Per molti maschi essere maschi è una malattia, la cognizione che ogni donna appartenga solamente a se stessa li fa impazzire di paura.
Escono di senno di fronte al fiorire della libertà. Il controllo delle donne, che è stata l’ossessione ideologica, millenaria, della società patriarcale, non è più determinabile per legge: almeno in quel pezzo di mondo che chiamiamo Occidente, il patriarcato è una forma morta.
Ma la sostanza no, non è morta. Il maschio, che ha perso la sua presa istituzionale sulla persona donna, per disperazione si affida alla presa fisica. Minaccia, urla, picchia e ammazza.

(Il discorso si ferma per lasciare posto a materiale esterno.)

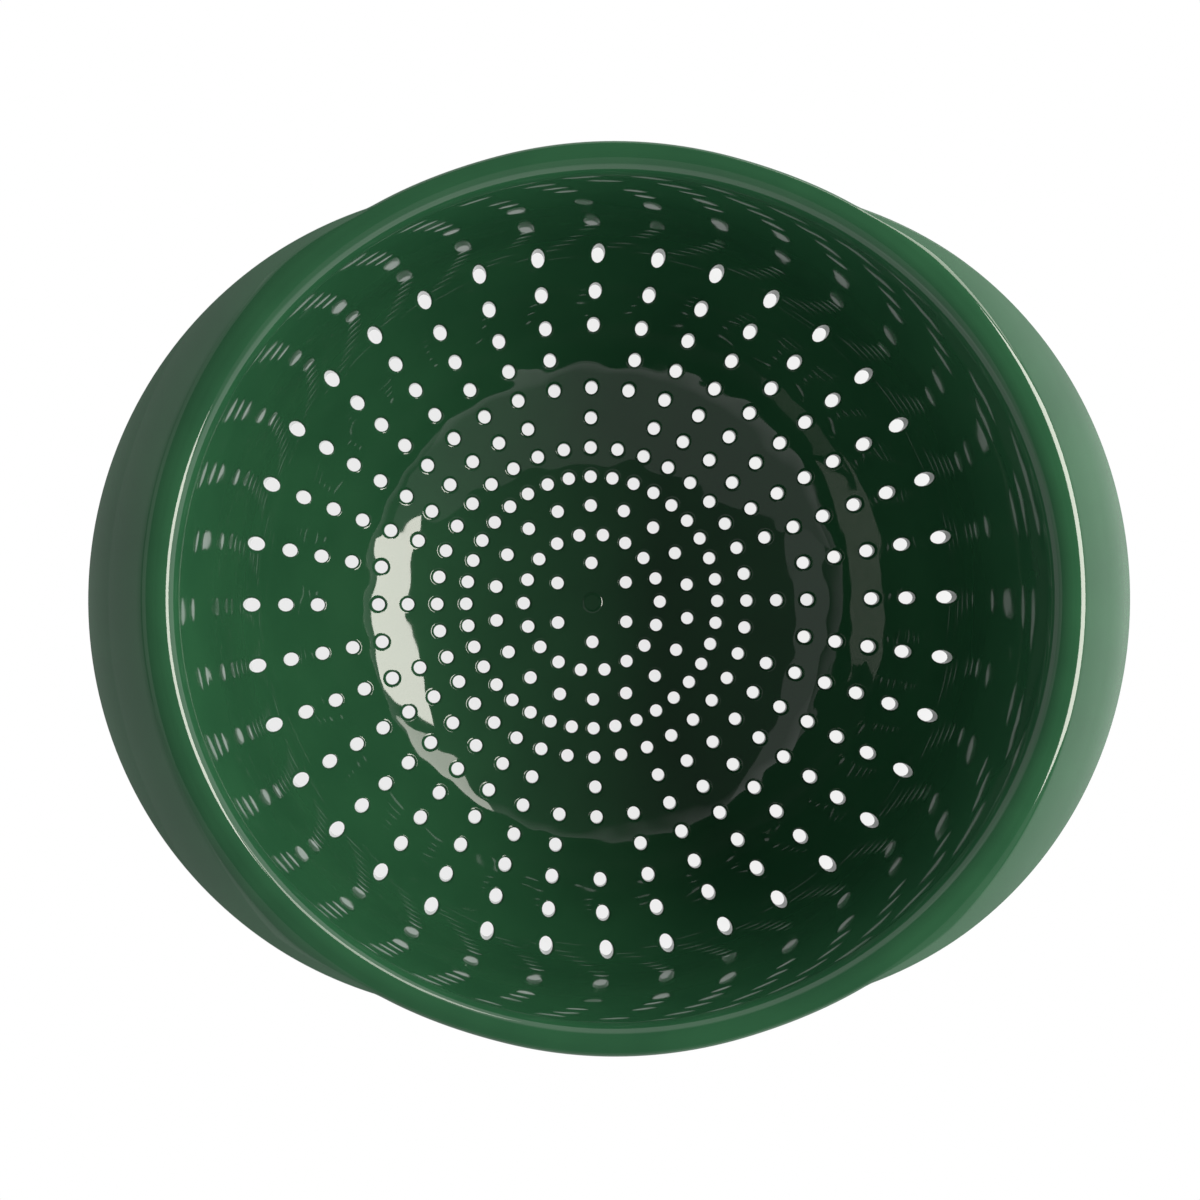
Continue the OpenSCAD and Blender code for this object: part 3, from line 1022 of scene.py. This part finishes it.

Anche parecchi maschi hanno festeggiato e si sono sentiti meglio, sulle macerie di un ordine che era fondato sulla sottomissione della metà del genere umano (altrove, verso Sud e verso Est, quel muro è ancora Legge). Ma altri maschi, in mezzo a noi, quella Legge se la portano dentro, l’hanno introiettata, è la sola maniera con la quale riescono a rapportarsi alle donne: “o sei mia, o non hai il diritto di esistere”.
Colpisce, ferisce che un ragazzo nato dopo il Duemila possa averlo fatto. Non un vecchio patriarca spodestato, non un bullo conclamato, non un capobranco. No, uno studente dalla faccia gentile, figlio dei nostri tempi. Non si riesce nemmeno a odiarlo. Non si trova mezza parola da dirgli.